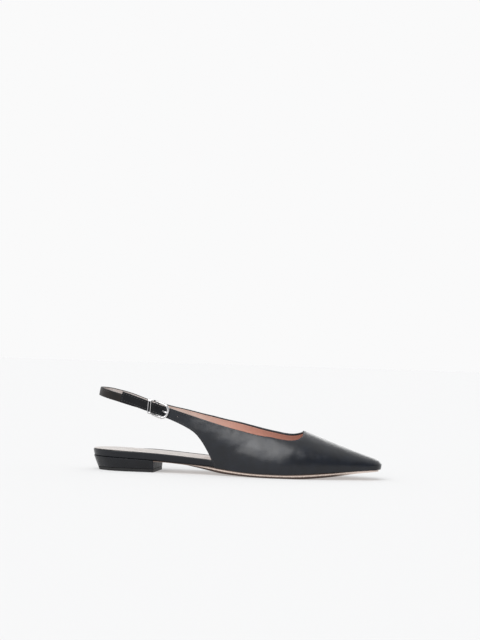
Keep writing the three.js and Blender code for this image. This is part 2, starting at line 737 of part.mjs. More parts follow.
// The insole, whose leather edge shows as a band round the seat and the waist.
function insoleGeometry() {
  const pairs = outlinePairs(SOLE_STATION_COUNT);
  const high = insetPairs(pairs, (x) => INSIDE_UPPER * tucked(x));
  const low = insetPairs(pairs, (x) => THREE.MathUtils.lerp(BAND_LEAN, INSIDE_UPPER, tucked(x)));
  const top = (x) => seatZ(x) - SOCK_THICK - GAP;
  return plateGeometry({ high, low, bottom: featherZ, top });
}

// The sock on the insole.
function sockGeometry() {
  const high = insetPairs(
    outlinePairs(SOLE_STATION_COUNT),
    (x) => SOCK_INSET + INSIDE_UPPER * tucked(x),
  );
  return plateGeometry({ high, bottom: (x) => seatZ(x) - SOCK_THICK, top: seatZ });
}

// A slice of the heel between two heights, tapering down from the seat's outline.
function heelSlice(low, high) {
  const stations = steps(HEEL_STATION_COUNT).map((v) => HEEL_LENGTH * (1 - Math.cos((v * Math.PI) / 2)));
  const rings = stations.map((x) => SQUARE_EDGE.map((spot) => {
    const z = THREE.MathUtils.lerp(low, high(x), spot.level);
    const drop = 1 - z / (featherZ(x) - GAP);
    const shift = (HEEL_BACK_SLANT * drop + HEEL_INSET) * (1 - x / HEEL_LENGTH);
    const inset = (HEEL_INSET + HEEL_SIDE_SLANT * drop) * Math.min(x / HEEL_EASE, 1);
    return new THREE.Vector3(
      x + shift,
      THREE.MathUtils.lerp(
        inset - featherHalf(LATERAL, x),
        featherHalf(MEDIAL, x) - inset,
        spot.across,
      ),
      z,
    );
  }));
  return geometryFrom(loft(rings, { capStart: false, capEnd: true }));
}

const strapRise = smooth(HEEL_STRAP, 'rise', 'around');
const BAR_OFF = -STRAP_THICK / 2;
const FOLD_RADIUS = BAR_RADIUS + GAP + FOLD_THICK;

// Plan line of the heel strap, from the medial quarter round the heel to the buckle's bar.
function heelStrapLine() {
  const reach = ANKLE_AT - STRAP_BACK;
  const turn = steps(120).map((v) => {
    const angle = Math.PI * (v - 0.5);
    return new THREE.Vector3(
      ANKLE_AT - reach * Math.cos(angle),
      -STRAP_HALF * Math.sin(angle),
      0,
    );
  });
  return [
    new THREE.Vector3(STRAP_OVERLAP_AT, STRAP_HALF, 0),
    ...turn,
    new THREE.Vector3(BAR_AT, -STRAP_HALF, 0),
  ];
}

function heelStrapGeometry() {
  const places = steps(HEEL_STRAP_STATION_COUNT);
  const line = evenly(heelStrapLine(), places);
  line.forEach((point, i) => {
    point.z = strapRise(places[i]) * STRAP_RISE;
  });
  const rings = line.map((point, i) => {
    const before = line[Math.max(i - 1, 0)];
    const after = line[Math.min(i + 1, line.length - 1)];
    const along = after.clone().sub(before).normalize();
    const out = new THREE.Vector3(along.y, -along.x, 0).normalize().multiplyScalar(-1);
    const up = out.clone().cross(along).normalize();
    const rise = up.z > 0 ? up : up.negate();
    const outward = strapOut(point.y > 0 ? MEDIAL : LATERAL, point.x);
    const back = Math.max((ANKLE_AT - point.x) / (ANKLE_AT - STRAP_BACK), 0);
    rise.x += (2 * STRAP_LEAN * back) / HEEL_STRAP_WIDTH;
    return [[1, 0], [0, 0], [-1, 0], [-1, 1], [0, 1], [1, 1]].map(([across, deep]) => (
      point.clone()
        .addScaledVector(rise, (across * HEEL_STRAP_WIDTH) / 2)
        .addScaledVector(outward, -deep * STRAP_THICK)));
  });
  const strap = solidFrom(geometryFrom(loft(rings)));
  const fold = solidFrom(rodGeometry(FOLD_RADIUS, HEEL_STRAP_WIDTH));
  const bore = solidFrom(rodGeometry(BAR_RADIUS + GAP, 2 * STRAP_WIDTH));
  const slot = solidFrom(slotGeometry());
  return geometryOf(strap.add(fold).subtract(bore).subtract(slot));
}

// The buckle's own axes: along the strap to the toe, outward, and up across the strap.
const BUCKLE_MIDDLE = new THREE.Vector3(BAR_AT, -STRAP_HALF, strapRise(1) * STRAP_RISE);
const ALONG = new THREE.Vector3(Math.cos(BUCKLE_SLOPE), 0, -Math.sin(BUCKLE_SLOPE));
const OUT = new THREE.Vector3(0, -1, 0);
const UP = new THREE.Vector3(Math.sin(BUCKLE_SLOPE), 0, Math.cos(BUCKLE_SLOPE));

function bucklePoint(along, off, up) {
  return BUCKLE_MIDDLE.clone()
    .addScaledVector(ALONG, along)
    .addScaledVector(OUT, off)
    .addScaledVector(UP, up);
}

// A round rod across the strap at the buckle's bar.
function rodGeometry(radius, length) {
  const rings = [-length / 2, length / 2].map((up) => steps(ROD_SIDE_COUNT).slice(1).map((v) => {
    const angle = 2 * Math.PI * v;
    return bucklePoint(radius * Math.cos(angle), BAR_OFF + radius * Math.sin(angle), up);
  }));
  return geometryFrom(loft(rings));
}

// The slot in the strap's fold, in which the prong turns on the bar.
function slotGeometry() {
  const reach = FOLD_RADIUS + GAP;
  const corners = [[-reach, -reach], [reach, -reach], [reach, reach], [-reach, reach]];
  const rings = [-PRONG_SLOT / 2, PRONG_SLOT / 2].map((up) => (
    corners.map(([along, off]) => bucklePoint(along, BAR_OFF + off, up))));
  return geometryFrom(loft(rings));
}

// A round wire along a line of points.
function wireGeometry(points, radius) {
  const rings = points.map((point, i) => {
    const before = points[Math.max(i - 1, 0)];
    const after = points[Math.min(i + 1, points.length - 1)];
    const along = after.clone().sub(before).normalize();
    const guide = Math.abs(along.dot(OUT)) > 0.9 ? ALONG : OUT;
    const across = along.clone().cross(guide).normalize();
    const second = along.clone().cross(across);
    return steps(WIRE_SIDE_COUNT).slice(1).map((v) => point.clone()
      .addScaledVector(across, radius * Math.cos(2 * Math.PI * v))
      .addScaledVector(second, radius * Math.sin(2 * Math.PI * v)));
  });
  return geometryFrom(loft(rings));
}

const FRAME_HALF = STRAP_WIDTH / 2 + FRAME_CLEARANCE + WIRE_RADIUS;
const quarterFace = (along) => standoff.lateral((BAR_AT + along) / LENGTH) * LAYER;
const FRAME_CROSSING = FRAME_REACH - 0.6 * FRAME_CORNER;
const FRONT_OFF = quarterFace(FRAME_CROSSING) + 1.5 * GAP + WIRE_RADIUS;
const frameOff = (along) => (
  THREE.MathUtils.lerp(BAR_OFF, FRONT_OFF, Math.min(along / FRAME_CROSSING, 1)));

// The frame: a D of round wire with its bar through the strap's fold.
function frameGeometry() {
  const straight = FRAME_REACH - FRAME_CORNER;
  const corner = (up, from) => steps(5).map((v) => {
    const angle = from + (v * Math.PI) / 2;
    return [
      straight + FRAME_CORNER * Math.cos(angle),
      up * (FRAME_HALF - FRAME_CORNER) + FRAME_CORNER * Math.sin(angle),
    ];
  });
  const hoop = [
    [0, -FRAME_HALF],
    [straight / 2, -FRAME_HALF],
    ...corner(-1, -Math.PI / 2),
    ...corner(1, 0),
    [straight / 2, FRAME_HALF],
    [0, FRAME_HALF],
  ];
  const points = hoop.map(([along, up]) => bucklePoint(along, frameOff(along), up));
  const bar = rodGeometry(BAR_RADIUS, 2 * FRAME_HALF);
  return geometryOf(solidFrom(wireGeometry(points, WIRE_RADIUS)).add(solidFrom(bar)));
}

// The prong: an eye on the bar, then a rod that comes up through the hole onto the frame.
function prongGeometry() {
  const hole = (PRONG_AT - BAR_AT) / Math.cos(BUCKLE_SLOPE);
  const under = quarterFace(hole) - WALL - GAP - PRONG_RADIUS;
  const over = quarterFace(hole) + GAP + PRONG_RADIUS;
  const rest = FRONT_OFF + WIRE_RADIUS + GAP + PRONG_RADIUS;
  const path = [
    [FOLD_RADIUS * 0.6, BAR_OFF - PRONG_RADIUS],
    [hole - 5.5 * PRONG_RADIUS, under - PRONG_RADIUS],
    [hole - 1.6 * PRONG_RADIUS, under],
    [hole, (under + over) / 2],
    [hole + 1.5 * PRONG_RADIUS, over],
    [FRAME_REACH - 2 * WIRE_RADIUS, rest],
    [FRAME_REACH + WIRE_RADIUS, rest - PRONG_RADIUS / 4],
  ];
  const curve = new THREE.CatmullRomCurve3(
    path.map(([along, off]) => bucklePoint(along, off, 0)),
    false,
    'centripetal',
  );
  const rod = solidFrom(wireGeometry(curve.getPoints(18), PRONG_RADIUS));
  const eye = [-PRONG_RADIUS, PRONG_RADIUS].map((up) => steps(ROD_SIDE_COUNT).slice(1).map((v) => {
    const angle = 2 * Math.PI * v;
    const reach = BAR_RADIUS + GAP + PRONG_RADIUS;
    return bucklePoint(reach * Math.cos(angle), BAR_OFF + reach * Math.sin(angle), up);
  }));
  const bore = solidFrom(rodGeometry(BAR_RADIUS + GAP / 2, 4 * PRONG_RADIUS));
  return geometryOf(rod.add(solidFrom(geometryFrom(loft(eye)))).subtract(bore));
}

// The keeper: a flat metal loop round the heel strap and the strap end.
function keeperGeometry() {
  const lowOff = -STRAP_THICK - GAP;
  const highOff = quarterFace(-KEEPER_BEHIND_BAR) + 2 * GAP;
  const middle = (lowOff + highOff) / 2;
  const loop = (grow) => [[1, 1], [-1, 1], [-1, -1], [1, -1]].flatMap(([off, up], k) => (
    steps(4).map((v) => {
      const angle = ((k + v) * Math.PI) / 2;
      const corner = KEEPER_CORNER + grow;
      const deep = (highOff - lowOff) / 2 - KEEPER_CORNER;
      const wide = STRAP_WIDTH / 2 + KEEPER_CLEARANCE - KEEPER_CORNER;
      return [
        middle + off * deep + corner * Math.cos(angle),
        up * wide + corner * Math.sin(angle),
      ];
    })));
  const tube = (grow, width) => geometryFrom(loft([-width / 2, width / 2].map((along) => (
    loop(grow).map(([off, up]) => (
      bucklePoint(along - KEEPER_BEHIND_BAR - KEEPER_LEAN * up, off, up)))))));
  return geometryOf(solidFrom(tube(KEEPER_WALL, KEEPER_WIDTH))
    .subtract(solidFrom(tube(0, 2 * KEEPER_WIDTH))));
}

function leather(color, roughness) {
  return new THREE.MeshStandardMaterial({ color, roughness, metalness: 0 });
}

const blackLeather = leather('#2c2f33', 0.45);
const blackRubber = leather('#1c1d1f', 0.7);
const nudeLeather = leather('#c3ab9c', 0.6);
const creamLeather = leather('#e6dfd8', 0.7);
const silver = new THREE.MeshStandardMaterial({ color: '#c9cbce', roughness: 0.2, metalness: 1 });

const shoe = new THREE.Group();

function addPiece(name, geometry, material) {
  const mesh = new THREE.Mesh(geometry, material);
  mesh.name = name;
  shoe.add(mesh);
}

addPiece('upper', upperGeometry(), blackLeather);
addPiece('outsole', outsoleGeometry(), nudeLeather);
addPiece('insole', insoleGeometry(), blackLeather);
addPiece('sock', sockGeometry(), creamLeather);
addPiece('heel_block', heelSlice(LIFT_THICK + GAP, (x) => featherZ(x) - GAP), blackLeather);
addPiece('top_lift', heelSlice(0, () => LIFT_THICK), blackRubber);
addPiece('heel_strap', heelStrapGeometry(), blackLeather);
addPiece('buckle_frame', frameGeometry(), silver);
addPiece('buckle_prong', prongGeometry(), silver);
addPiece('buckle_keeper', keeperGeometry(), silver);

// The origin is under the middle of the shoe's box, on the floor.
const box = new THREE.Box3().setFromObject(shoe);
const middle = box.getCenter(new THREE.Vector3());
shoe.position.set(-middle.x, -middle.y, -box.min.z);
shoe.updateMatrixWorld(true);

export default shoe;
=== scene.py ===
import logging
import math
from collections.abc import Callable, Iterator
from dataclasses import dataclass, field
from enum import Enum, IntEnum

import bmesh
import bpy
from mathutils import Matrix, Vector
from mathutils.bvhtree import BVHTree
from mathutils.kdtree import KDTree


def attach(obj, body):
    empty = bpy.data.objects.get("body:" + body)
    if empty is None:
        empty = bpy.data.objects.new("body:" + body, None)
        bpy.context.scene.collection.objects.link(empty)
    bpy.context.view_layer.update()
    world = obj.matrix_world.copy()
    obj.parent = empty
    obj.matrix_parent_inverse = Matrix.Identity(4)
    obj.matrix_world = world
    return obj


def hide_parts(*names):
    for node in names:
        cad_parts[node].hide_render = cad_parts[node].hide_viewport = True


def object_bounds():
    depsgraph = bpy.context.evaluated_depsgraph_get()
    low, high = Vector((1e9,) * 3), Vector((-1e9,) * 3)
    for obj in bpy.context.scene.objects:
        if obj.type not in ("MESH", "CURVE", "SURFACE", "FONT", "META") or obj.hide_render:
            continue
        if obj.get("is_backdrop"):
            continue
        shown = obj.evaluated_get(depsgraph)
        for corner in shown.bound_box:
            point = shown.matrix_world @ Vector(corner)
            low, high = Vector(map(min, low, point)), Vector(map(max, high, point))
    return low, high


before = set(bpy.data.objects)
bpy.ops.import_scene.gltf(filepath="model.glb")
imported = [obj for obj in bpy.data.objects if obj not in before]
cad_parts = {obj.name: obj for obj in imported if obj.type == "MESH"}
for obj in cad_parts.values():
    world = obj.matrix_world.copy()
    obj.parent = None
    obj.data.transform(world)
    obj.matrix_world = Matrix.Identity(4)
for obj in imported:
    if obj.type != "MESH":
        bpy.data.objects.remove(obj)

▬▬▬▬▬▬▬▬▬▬

=== BRIEF ===
Start at the line with "on the floor." and stop after the line with "depsgraph = bpy.context.evaluated_depsgraph_get()". Repeat exactly the lines in that range.

=== FINISHED TASK ===
// The origin is under the middle of the shoe's box, on the floor.
const box = new THREE.Box3().setFromObject(shoe);
const middle = box.getCenter(new THREE.Vector3());
shoe.position.set(-middle.x, -middle.y, -box.min.z);
shoe.updateMatrixWorld(true);

export default shoe;
=== scene.py ===
import logging
import math
from collections.abc import Callable, Iterator
from dataclasses import dataclass, field
from enum import Enum, IntEnum

import bmesh
import bpy
from mathutils import Matrix, Vector
from mathutils.bvhtree import BVHTree
from mathutils.kdtree import KDTree


def attach(obj, body):
    empty = bpy.data.objects.get("body:" + body)
    if empty is None:
        empty = bpy.data.objects.new("body:" + body, None)
        bpy.context.scene.collection.objects.link(empty)
    bpy.context.view_layer.update()
    world = obj.matrix_world.copy()
    obj.parent = empty
    obj.matrix_parent_inverse = Matrix.Identity(4)
    obj.matrix_world = world
    return obj


def hide_parts(*names):
    for node in names:
        cad_parts[node].hide_render = cad_parts[node].hide_viewport = True


def object_bounds():
    depsgraph = bpy.context.evaluated_depsgraph_get()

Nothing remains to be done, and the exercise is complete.